• **Task to complete**:
Set the following entries down again exactly, line by line.

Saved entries
━━━━━━━━━━━━━━━━━━━━
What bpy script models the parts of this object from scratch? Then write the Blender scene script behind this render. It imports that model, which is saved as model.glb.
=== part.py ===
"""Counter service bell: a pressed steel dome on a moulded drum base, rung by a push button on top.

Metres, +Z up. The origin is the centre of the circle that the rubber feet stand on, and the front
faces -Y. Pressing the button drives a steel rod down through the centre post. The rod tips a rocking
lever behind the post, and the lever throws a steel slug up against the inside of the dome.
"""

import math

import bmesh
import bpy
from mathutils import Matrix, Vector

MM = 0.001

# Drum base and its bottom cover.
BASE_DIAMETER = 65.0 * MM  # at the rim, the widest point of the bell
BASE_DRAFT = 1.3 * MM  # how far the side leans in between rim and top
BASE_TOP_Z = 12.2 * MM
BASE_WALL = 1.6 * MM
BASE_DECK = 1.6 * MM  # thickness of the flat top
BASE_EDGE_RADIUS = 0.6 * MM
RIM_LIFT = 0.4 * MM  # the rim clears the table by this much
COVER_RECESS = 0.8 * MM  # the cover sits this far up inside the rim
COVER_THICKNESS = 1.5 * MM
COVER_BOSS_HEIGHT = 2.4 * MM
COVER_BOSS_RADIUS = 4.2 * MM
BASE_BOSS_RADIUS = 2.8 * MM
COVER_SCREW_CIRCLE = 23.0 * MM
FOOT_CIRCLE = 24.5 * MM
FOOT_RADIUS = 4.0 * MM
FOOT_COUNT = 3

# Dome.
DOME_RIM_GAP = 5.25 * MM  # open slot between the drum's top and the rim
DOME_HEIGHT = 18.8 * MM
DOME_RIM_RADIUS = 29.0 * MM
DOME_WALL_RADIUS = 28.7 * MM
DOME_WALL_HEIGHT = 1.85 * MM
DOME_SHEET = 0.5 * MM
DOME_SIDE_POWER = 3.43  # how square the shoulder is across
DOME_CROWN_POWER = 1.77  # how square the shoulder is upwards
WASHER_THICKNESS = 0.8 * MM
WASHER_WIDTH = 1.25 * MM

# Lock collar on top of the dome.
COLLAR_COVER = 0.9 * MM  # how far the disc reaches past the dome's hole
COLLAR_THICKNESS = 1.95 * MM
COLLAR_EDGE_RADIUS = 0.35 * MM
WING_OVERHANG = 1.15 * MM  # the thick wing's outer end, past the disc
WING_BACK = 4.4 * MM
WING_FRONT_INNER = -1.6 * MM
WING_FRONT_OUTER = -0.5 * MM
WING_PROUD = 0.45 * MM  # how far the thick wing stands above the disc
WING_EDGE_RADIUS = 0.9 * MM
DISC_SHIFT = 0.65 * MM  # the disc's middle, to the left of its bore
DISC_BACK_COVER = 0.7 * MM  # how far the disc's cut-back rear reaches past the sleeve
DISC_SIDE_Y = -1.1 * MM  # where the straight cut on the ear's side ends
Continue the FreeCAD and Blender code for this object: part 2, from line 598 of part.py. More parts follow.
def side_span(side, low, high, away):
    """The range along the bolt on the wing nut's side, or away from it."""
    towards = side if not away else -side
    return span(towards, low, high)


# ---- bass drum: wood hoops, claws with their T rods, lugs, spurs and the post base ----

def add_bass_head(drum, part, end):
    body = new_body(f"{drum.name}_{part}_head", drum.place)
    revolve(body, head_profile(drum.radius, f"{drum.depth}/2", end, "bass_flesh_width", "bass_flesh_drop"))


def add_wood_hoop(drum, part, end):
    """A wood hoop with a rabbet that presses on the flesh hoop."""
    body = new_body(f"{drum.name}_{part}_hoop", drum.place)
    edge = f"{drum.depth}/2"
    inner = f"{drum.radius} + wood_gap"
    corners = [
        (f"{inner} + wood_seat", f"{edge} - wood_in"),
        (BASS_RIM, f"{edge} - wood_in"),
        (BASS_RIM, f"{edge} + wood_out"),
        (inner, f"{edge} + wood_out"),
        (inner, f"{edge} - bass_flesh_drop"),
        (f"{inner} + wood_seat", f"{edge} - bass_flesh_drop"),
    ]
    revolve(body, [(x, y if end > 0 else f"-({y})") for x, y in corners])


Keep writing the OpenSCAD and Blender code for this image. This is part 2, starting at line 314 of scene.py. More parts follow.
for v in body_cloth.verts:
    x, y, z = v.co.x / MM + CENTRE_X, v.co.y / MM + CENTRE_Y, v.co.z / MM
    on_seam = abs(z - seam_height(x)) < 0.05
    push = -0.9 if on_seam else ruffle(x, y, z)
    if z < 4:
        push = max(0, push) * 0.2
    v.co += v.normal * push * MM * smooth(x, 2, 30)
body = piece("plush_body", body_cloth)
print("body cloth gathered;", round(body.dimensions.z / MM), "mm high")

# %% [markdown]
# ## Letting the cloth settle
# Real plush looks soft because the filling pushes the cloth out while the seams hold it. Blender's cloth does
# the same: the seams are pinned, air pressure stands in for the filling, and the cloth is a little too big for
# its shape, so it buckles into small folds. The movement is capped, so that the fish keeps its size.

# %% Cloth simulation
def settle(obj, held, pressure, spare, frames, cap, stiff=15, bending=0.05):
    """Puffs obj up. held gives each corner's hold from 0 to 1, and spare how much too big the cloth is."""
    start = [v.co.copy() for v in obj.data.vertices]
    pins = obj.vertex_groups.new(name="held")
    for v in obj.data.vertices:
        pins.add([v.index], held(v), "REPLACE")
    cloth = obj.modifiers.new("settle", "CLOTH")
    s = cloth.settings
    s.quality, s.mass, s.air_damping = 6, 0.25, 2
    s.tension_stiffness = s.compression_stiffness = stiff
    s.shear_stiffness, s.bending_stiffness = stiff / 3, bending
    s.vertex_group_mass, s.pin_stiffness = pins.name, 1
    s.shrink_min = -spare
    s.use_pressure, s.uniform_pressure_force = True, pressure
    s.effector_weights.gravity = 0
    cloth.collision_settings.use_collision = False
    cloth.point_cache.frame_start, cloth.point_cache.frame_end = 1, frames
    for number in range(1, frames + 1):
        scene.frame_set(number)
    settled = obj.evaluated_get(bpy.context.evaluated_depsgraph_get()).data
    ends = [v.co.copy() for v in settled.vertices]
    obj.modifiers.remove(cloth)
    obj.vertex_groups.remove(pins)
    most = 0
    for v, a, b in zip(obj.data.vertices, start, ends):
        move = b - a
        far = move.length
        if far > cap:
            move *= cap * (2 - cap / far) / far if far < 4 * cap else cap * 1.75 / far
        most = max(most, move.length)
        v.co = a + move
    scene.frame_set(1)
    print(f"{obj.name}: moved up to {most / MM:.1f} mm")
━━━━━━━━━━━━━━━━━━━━
• **Response**:
What bpy script models the parts of this object from scratch? Then write the Blender scene script behind this render. It imports that model, which is saved as model.glb.
=== part.py ===
"""Counter service bell: a pressed steel dome on a moulded drum base, rung by a push button on top.

Metres, +Z up. The origin is the centre of the circle that the rubber feet stand on, and the front
faces -Y. Pressing the button drives a steel rod down through the centre post. The rod tips a rocking
lever behind the post, and the lever throws a steel slug up against the inside of the dome.
"""

import math

import bmesh
import bpy
from mathutils import Matrix, Vector

MM = 0.001

# Drum base and its bottom cover.
BASE_DIAMETER = 65.0 * MM  # at the rim, the widest point of the bell
BASE_DRAFT = 1.3 * MM  # how far the side leans in between rim and top
BASE_TOP_Z = 12.2 * MM
BASE_WALL = 1.6 * MM
BASE_DECK = 1.6 * MM  # thickness of the flat top
BASE_EDGE_RADIUS = 0.6 * MM
RIM_LIFT = 0.4 * MM  # the rim clears the table by this much
COVER_RECESS = 0.8 * MM  # the cover sits this far up inside the rim
COVER_THICKNESS = 1.5 * MM
COVER_BOSS_HEIGHT = 2.4 * MM
COVER_BOSS_RADIUS = 4.2 * MM
BASE_BOSS_RADIUS = 2.8 * MM
COVER_SCREW_CIRCLE = 23.0 * MM
FOOT_CIRCLE = 24.5 * MM
FOOT_RADIUS = 4.0 * MM
FOOT_COUNT = 3

# Dome.
DOME_RIM_GAP = 5.25 * MM  # open slot between the drum's top and the rim
DOME_HEIGHT = 18.8 * MM
DOME_RIM_RADIUS = 29.0 * MM
DOME_WALL_RADIUS = 28.7 * MM
DOME_WALL_HEIGHT = 1.85 * MM
DOME_SHEET = 0.5 * MM
DOME_SIDE_POWER = 3.43  # how square the shoulder is across
DOME_CROWN_POWER = 1.77  # how square the shoulder is upwards
WASHER_THICKNESS = 0.8 * MM
WASHER_WIDTH = 1.25 * MM

# Lock collar on top of the dome.
COLLAR_COVER = 0.9 * MM  # how far the disc reaches past the dome's hole
COLLAR_THICKNESS = 1.95 * MM
COLLAR_EDGE_RADIUS = 0.35 * MM
WING_OVERHANG = 1.15 * MM  # the thick wing's outer end, past the disc
WING_BACK = 4.4 * MM
WING_FRONT_INNER = -1.6 * MM
WING_FRONT_OUTER = -0.5 * MM
WING_PROUD = 0.45 * MM  # how far the thick wing stands above the disc
WING_EDGE_RADIUS = 0.9 * MM
DISC_SHIFT = 0.65 * MM  # the disc's middle, to the left of its bore
DISC_BACK_COVER = 0.7 * MM  # how far the disc's cut-back rear reaches past the sleeve
DISC_SIDE_Y = -1.1 * MM  # where the straight cut on the ear's side ends
Continue the FreeCAD and Blender code for this object: part 2, from line 598 of part.py. More parts follow.
def side_span(side, low, high, away):
    """The range along the bolt on the wing nut's side, or away from it."""
    towards = side if not away else -side
    return span(towards, low, high)


# ---- bass drum: wood hoops, claws with their T rods, lugs, spurs and the post base ----

def add_bass_head(drum, part, end):
    body = new_body(f"{drum.name}_{part}_head", drum.place)
    revolve(body, head_profile(drum.radius, f"{drum.depth}/2", end, "bass_flesh_width", "bass_flesh_drop"))


def add_wood_hoop(drum, part, end):
    """A wood hoop with a rabbet that presses on the flesh hoop."""
    body = new_body(f"{drum.name}_{part}_hoop", drum.place)
    edge = f"{drum.depth}/2"
    inner = f"{drum.radius} + wood_gap"
    corners = [
        (f"{inner} + wood_seat", f"{edge} - wood_in"),
        (BASS_RIM, f"{edge} - wood_in"),
        (BASS_RIM, f"{edge} + wood_out"),
        (inner, f"{edge} + wood_out"),
        (inner, f"{edge} - bass_flesh_drop"),
        (f"{inner} + wood_seat", f"{edge} - bass_flesh_drop"),
    ]
    revolve(body, [(x, y if end > 0 else f"-({y})") for x, y in corners])


Keep writing the OpenSCAD and Blender code for this image. This is part 2, starting at line 314 of scene.py. More parts follow.
for v in body_cloth.verts:
    x, y, z = v.co.x / MM + CENTRE_X, v.co.y / MM + CENTRE_Y, v.co.z / MM
    on_seam = abs(z - seam_height(x)) < 0.05
    push = -0.9 if on_seam else ruffle(x, y, z)
    if z < 4:
        push = max(0, push) * 0.2
    v.co += v.normal * push * MM * smooth(x, 2, 30)
body = piece("plush_body", body_cloth)
print("body cloth gathered;", round(body.dimensions.z / MM), "mm high")

# %% [markdown]
# ## Letting the cloth settle
# Real plush looks soft because the filling pushes the cloth out while the seams hold it. Blender's cloth does
# the same: the seams are pinned, air pressure stands in for the filling, and the cloth is a little too big for
# its shape, so it buckles into small folds. The movement is capped, so that the fish keeps its size.

# %% Cloth simulation
def settle(obj, held, pressure, spare, frames, cap, stiff=15, bending=0.05):
    """Puffs obj up. held gives each corner's hold from 0 to 1, and spare how much too big the cloth is."""
    start = [v.co.copy() for v in obj.data.vertices]
    pins = obj.vertex_groups.new(name="held")
    for v in obj.data.vertices:
        pins.add([v.index], held(v), "REPLACE")
    cloth = obj.modifiers.new("settle", "CLOTH")
    s = cloth.settings
    s.quality, s.mass, s.air_damping = 6, 0.25, 2
    s.tension_stiffness = s.compression_stiffness = stiff
    s.shear_stiffness, s.bending_stiffness = stiff / 3, bending
    s.vertex_group_mass, s.pin_stiffness = pins.name, 1
    s.shrink_min = -spare
    s.use_pressure, s.uniform_pressure_force = True, pressure
    s.effector_weights.gravity = 0
    cloth.collision_settings.use_collision = False
    cloth.point_cache.frame_start, cloth.point_cache.frame_end = 1, frames
    for number in range(1, frames + 1):
        scene.frame_set(number)
    settled = obj.evaluated_get(bpy.context.evaluated_depsgraph_get()).data
    ends = [v.co.copy() for v in settled.vertices]
    obj.modifiers.remove(cloth)
    obj.vertex_groups.remove(pins)
    most = 0
    for v, a, b in zip(obj.data.vertices, start, ends):
        move = b - a
        far = move.length
        if far > cap:
            move *= cap * (2 - cap / far) / far if far < 4 * cap else cap * 1.75 / far
        most = max(most, move.length)
        v.co = a + move
    scene.frame_set(1)
    print(f"{obj.name}: moved up to {most / MM:.1f} mm")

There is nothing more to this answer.